With this kind of academic teaching in mind, Professor Derek Penslar of Oxford University has observed that while some early scholarship about Israel was nation-building myth more than it was critical scholarship, much of what is taught to students today is a counter-myth, albeit “this time adversarial rather than apologetic”.

Prof Penslar has identified the distinguishing qualities of this demonising counter-myth: “Israel [is portrayed] as relentlessly aggressive, the Arabs as piteously weak and divided, the Palestinians as passive victims of foreign intrigue, bereft of all responsibility for the tragedy that befell them.”
Students are offered a “simplistic linear view of Israeli history” and an “ideology-driven approach”, in which “one set of stereotypes is replaced by another”. The categories of aggressor and victim “are not deconstructed but merely reversed” and there is an “unintended symmetry”, Prof Penslar insists, between the “[old]champions and the [new] revilers of Israel”. Both, he argues, “have constructed mythological narratives that free their constituencies of accountability for their actions”.

This week was the second of two debates with Ilan Pappé. In Exeter last year, we debated the validity and explanatory power of the concept of “settler colonialism”, now increasingly influential in academia, and in my view central to the academic delegitimisation of Zionism and Israel.

At this week’s second event we had another sharp but civil exchange of views, this time about the treatment of Israel in academic debate at UK universities.

David Hirsh (professor of socialogy at Goldsmiths University) and I took the counter-myth apart piece by piece over two hours. We made the case that the academy was being weaponised, pointing out that Ilan has declared “I want to devote my energies to delegitimising the state of Israel”.

We pointed to his systematic use of demonising language; a lexicon designed to achieve the political task of framing Israel as a unique evil in the world; and to his tendency to decontextualise-to-demonise, for example when writing about Israel’s actions in Gaza.

We also raised the extremely disturbing response of one of our opponents, Malaka Muhammed Shwaikh, to the actions of Muhannad Halabi on October 3 2015 when he killed two and stabbed others in Jerusalem, including a toddler.

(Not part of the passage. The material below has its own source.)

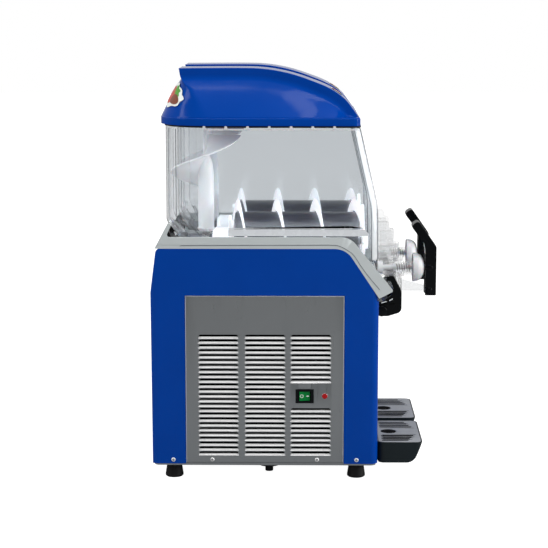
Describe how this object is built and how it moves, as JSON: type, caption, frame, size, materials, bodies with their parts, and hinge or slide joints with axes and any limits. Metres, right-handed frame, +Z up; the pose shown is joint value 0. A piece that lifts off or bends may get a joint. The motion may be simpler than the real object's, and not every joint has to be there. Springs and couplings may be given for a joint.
{
  "type": "slush machine",
  "caption": "Countertop frozen drink machine: blue cabinet with louvred sides, clear bowls with augers under blue lids, pull taps and drip trays.",
  "frame": {"origin": "on the table under the middle of the whole machine's bounding box", "axes": "+Z up, front (taps and trays) towards -Y, +X to the right of someone facing the front"},
  "size_m": [0.403, 0.5766, 0.8123],
  "materials": {
    "blue_shell": "glossy moulded plastic",
    "vent_steel": "brushed",
    "deck_grey": "satin moulded plastic",
    "clear_bowl": "clear moulded plastic",
    "drum_steel": "polished",
    "auger_white": "satin translucent plastic",
    "tap_white": "smooth plastic",
    "black_plastic": "satin moulded plastic",
    "tray_dark": "satin moulded plastic",
    "grille_grey": "satin moulded plastic",
    "rubber": "matt",
    "seal_grey": "matt",
    "pin_steel": "turned",
    "motor_dark": "painted",
    "copper": "drawn tube",
    "aluminium": "fins and blades",
    "green_switch": "clear tinted",
    "red_lens": "clear tinted"
  },
  "bodies": {
    "root": {"base_pan": "vent_steel", "feet": "rubber", "left_side_shell": "blue_shell", "right_side_shell": "blue_shell", "left_vent_panel": "vent_steel", "right_vent_panel": "vent_steel", "front_panel": "blue_shell", "rear_panel": "vent_steel", "deck": "deck_grey", "compressor": "motor_dark", "condenser": "aluminium", "fan_motor": "motor_dark", "switch_bezel": "black_plastic", "pilot_lamp": "red_lens", "panel_screws": "pin_steel", "drain_spigot": "black_plastic", "cord_gland": "black_plastic", "refrigerant_lines": "copper", "left_bowl": "clear_bowl", "left_evaporator": "drum_steel", "left_auger_post": "pin_steel", "left_gearmotor": "motor_dark", "left_bowl_seal": "seal_grey", "left_tap_body": "clear_bowl", "left_tap_spring": "pin_steel", "left_handle_pin": "pin_steel", "left_rear_clips": "rubber", "right_bowl": "clear_bowl", "right_evaporator": "drum_steel", "right_auger_post": "pin_steel", "right_gearmotor": "motor_dark", "right_bowl_seal": "seal_grey", "right_tap_body": "clear_bowl", "right_tap_spring": "pin_steel", "right_handle_pin": "pin_steel", "right_rear_clips": "rubber"},
    "fan_blade": {"fan_blade": "aluminium"},
    "rocker": {"rocker": "green_switch"},
    "left_lid": {"left_lid": "blue_shell", "left_rim_seal": "rubber"},
    "left_auger": {"left_auger": "auger_white", "left_drive_shaft": "pin_steel"},
    "left_lift_auger": {"left_lift_auger": "auger_white"},
    "left_tap_handle": {"left_tap_handle": "black_plastic"},
    "left_tap_piston": {"left_tap_piston": "tap_white", "left_tap_cap": "tap_white"},
    "left_bowl_latch": {"left_bowl_latch": "black_plastic"},
    "left_drip_tray": {"left_drip_tray": "tray_dark"},
    "left_tray_grille": {"left_tray_grille": "grille_grey"},
    "right_lid": {"right_lid": "blue_shell", "right_rim_seal": "rubber"},
    "right_auger": {"right_auger": "auger_white", "right_drive_shaft": "pin_steel"},
    "right_lift_auger": {"right_lift_auger": "auger_white"},
    "right_tap_handle": {"right_tap_handle": "black_plastic"},
    "right_tap_piston": {"right_tap_piston": "tap_white", "right_tap_cap": "tap_white"},
    "right_bowl_latch": {"right_bowl_latch": "black_plastic"},
    "right_drip_tray": {"right_drip_tray": "tray_dark"},
    "right_tray_grille": {"right_tray_grille": "grille_grey"}
  },
  "joints": [
    {"name": "fan_spin", "type": "hinge", "parent": "root", "child": "fan_blade", "pos_m": [-0.094, 0.0543, 0.17], "axis": [1, 0, 0], "continuous": true},
    {"name": "rocker_tilt", "type": "hinge", "parent": "root", "child": "rocker", "pos_m": [-0.195, -0.0255, 0.1694], "axis": [0, 0, 1], "range_deg": [-15.5, 0]},
    {"name": "left_lid_lift", "type": "slide", "parent": "root", "child": "left_lid", "axis": [0, 0, 1], "range_m": [0, 0.14]},
    {"name": "left_auger_spin", "type": "hinge", "parent": "root", "child": "left_auger", "pos_m": [-0.1, 0.0543, 0.466], "axis": [0, 1, 0], "continuous": true},
    {"name": "left_lift_auger_spin", "type": "hinge", "parent": "root", "child": "left_lift_auger", "pos_m": [-0.1, 0.1717, 0.5], "axis": [0, 0, 1], "continuous": true},
    {"name": "left_tap_pull", "type": "hinge", "parent": "root", "child": "left_tap_handle", "pos_m": [-0.1, -0.2747, 0.368], "axis": [1, 0, 0], "range_deg": [0, 14.5], "stiffness_Nm_per_rad": 1.5, "springref_deg": -17.19},
    {"name": "left_tap_piston_slide", "type": "slide", "parent": "root", "child": "left_tap_piston", "axis": [0, -1, 0], "range_m": [0, 0.0116], "deforming": ["left_tap_spring"]},
    {"name": "left_latch_release", "type": "hinge", "parent": "root", "child": "left_bowl_latch", "pos_m": [-0.1, -0.1797, 0.327], "axis": [1, 0, 0], "range_deg": [0, 20]},
    {"name": "left_tray_pull", "type": "slide", "parent": "root", "child": "left_drip_tray", "axis": [0, -1, 0], "range_m": [0, 0.06]},
    {"name": "left_grille_lift", "type": "slide", "parent": "left_drip_tray", "child": "left_tray_grille", "axis": [0, 0, 1], "range_m": [0, 0.05]},
    {"name": "right_lid_lift", "type": "slide", "parent": "root", "child": "right_lid", "axis": [0, 0, 1], "range_m": [0, 0.14]},
    {"name": "right_auger_spin", "type": "hinge", "parent": "root", "child": "right_auger", "pos_m": [0.1, 0.0543, 0.466], "axis": [0, 1, 0], "continuous": true},
    {"name": "right_lift_auger_spin", "type": "hinge", "parent": "root", "child": "right_lift_auger", "pos_m": [0.1, 0.1717, 0.5], "axis": [0, 0, 1], "continuous": true},
    {"name": "right_tap_pull", "type": "hinge", "parent": "root", "child": "right_tap_handle", "pos_m": [0.1, -0.2747, 0.368], "axis": [1, 0, 0], "range_deg": [0, 14.5], "stiffness_Nm_per_rad": 1.5, "springref_deg": -17.19},
    {"name": "right_tap_piston_slide", "type": "slide", "parent": "root", "child": "right_tap_piston", "axis": [0, -1, 0], "range_m": [0, 0.0116], "deforming": ["right_tap_spring"]},
    {"name": "right_latch_release", "type": "hinge", "parent": "root", "child": "right_bowl_latch", "pos_m": [0.1, -0.1797, 0.327], "axis": [1, 0, 0], "range_deg": [0, 20]},
    {"name": "right_tray_pull", "type": "slide", "parent": "root", "child": "right_drip_tray", "axis": [0, -1, 0], "range_m": [0, 0.06]},
    {"name": "right_grille_lift", "type": "slide", "parent": "right_drip_tray", "child": "right_tray_grille", "axis": [0, 0, 1], "range_m": [0, 0.05]}
  ],
  "couplings": [
    {"joint": "left_lift_auger_spin", "follows": "left_auger_spin", "ratio": 1.5},
    {"joint": "left_tap_piston_slide", "follows": "left_tap_pull", "m_per_rad": 0.0457},
    {"joint": "right_lift_auger_spin", "follows": "right_auger_spin", "ratio": 1.5},
    {"joint": "right_tap_piston_slide", "follows": "right_tap_pull", "m_per_rad": 0.0457}
  ]
}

“God Bless you oh Mohannad” a tweet in her name was posted on the day. Academic frames, we pointed out, can make violence thinkable outside the seminar room, whether in Jerusalem or London.

Although the debate was a success, and the role of the Jewish Leadership Council was outstanding in ensuring the two events included a strong challenge to the demonisers, our strategy cannot be defensive, demanding access to events designed by the demonisers.

Bicom and its academic journal Fathom believe the strategy should be to hold different events. We need to commit to the long term work of cultivating of a powerful alternative academic paradigm about Israel within UK academia.

We need conferences and seminars marked by a democratic spirit, a search for a truly critical historiography, and a political commitment to the mutual recognition of two peoples. Understood not as symbols of good and evil but profoundly, as both Europe’s victims, still caught up in what Amos Oz once called “a tragedy in the ancient and most precise sense of the word”.